We get a near-miss version of Theorem 4 in the same way (first prove a $0$-dimensional analogue of Theorem 5, stating that the function in question can be assumed to be two-valued).
Best Answer
Just to agree on notation: A space is zero-dimensional if it is $T_1$ and has a basis consisting of clopen sets, and totally disconnected if the quasicomponents of all points (intersections of all clopen neighborhoods) are singletons. A space is hereditarily disconnected if no subspace is connected, i.e., if the components of all points are singletons. (Edit: There seems to be disagreement about the names of these properties. Often what I call hereditarily disconnected is called totally disconnected and what I call totally disconnected is then called totally separated.)
Note that zero-dimensionality implies Hausdorffness. Zero-dimensional implies totally disconnected since every point can be separated from every other point by a clopen set.
Totally disconnected implies hereditarily disconnected: given a set $A$ with at least two points, one point is not in the quasi-component of the other and hence the two points can be separated by a clopen set. Hence the set $A$ is not connected. This shows that the space is hereditarily disconnected.
On the other hand, if $X$ is locally compact and hereditarily disconnected, take $x\in X$ and let $U$ be an open set containing $x$.
By local compactness, find an open neighborhood $V\subseteq U$ of $x$ whose closure $\overline V$ is compact.
In a compact space, components and quasi-components coincide and hence the quasi-component of $x$ in $\overline V$ is $\{x\}$ (you don't need this if you are not interested in hereditary disconnected spaces but just totally disconnected ones). Using compactness again, there are finitely many clopen subsets $C_1\dots,C_n$ of $\overline V$ such that $x\in C_1\cap\dots\cap C_n\subseteq V$. The intersection of the $C_i$ is closed in $X$ since this intersection is compact. It is open in $X$ since it is open in $V$ and $V$ is open in $X$.
This shows that the clopen subsets of $X$ form a basis.

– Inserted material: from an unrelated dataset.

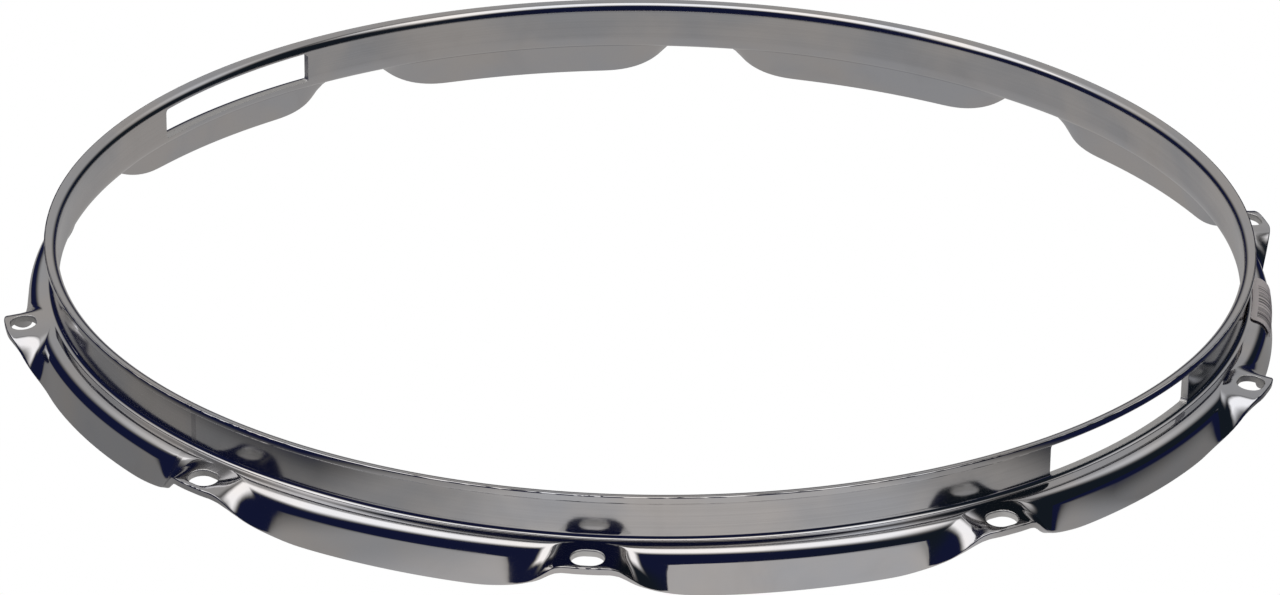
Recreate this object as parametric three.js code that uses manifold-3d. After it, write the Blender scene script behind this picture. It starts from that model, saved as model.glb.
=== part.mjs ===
// Pressed steel drum hoop: one strip with a rolled lip, an upright wall, a flange and a scalloped skirt,
// closed by a butt weld, with ten slotted ears, two gates in the wall and a paper label on the skirt.
import * as THREE from 'three';
import { mergeVertices } from 'three/addons/utils/BufferGeometryUtils.js';
import Module from 'manifold-3d';

const wasm = await Module();
wasm.setup();

// The strip's section, in millimetres and degrees. The skirt's edge stands on height zero.
const insideRadius = 180; // from the hoop's axis to the inside face of the upright wall
const sheet = 2.3; // thickness of the strip
const hoopHeight = 27.7; // from the skirt's edge to the top of the lip
const lipReach = 4.2; // from the wall's inside face out to the lip's edge
const lipRound = 3.2; // outer radius of the bend into the lip
const footHeight = 13.6; // top face of the flange where it leaves the wall's foot
const footRound = 1.5; // hollow radius between wall and flange
const flangeWidth = 1.3; // straight stretch of the flange before the crest
const flangeSlope = 6; // fall of the flange and of the ears
const crestRound = 5; // outer radius where the flange turns down into the skirt
const skirtLean = 7; // how far the skirt stands out of the upright between two ears

// The ears, where the skirt folds up until it lies in line with the flange.
const earCount = 10;
const earReach = 15.5; // from the wall's outside face to the straight edge of an ear
const earRoot = 9.3; // width of an ear's flat field at the crest
const rootLeadIn = 2.8; // stretch beside the flat field over which the fold begins, at the crest
const edgeLeadIn = 1.5; // the same at the ear's edge
const crestLevel = 38.2; // length of the fully folded stretch between two ears, at the crest
const skirtLevel = 57.3; // the same at the skirt's edge
const crestEase = 2.4; // power of the fold's easing towards that stretch, at the crest
const skirtEase = 2.6; // the same at the skirt's edge
const edgeLevel = 16; // length of the level stretch of a skirt's edge, between two ears
const edgeRise = 1.6; // by how much the skirt is shorter beside an ear
const riseEase = 4.5; // power with which it reaches its full length
const trimEase = 3.4; // power with which its length leaves the ear's
const slotLength = 9.4; // along the hoop
const slotWidth = 7.4; // across the strip
const slotMargin = 1.7; // steel left between a slot and the ear's edge
const slotShoulder = 3.7; // flat steel at each end of a slot, at the ear's edge

// The gates, two windows in the wall on opposite sides.
const gateAngles = [0, 180];
const gateWidth = 65.6; // along the middle of the wall's thickness
const gateLift = 1.1; // from the flange's top face at the wall up to a gate's lower edge
const gateHeadroom = 3.1; // from a gate's upper edge to the top of the lip
const gateCorner = 1.2;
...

Hence $X$ is zero-dimensional.
Edit: As suggested by Joseph Van Name, I include a proof that in a compact space the components coincide with the quasi-components.
Let $X$ be a compact space and $x\in X$. The component $C$ of $x$ is the union of all connected subsets of $X$ containing $x$. If $A\subseteq X$ is clopen and $x\in A$, then the component of $x$ is contained in $A$. It follows that the component of $x$ is contained in the quasi-component $Q$ of $x$.
In order to show that the component $C$ and the quasi-component $Q$ coincide, it is now enough to show that $Q$ is connected. Observe that $Q$ is closed in $X$ and thus compact. Now suppose that $Q$ is not connected. Then there are nonempty, relatively open subsets $A$ and $B$ of $Q$ such that $A\cap B=\emptyset$ and $A\cup B=Q$. Note that $A$ and $B$ are relatively closed in $Q$ and hence compact. Hence $A$ and $B$ are closed in $X$.
Two disjoint closed sets in a compact space can be separated by open subsets, i.e., there are disjoint open sets $U,V\subseteq X$ such that $A\subseteq U$ and $B\subseteq V$.
We have $$Q=\bigcap\{F\subseteq X:F\mbox{ is clopen and }x\in F\}$$ and thus $$\bigcap\{F\subseteq X:F\mbox{ is clopen and }x\in F\}\cap(X\setminus(U\cup V))=\emptyset.$$ By compactness there are finitely many clopen sets $F_1,\dots,F_n$ containing $x$ such that $$F_1\cap\dots\cap F_n\cap(X\setminus(U\cup V))=\emptyset.$$ Let $F=F_1\cap\dots\cap F_n$.
$F$ is clopen and we have $Q\subseteq F\subseteq U\cup V$.
We have $$\overline{U\cap F}\subseteq\overline U\cap F=\overline U\cap(U\cup V)\cap F=U\cap F.$$ It follows that $U\cap F$ is clopen in $X$. We may assume $x\in A$. Since $B$ is nonempty, there is some $y\in B$. But now $y\not\in U\cap F$. It follows that $y$ is not in the quasi-component of $x$, a contradiction.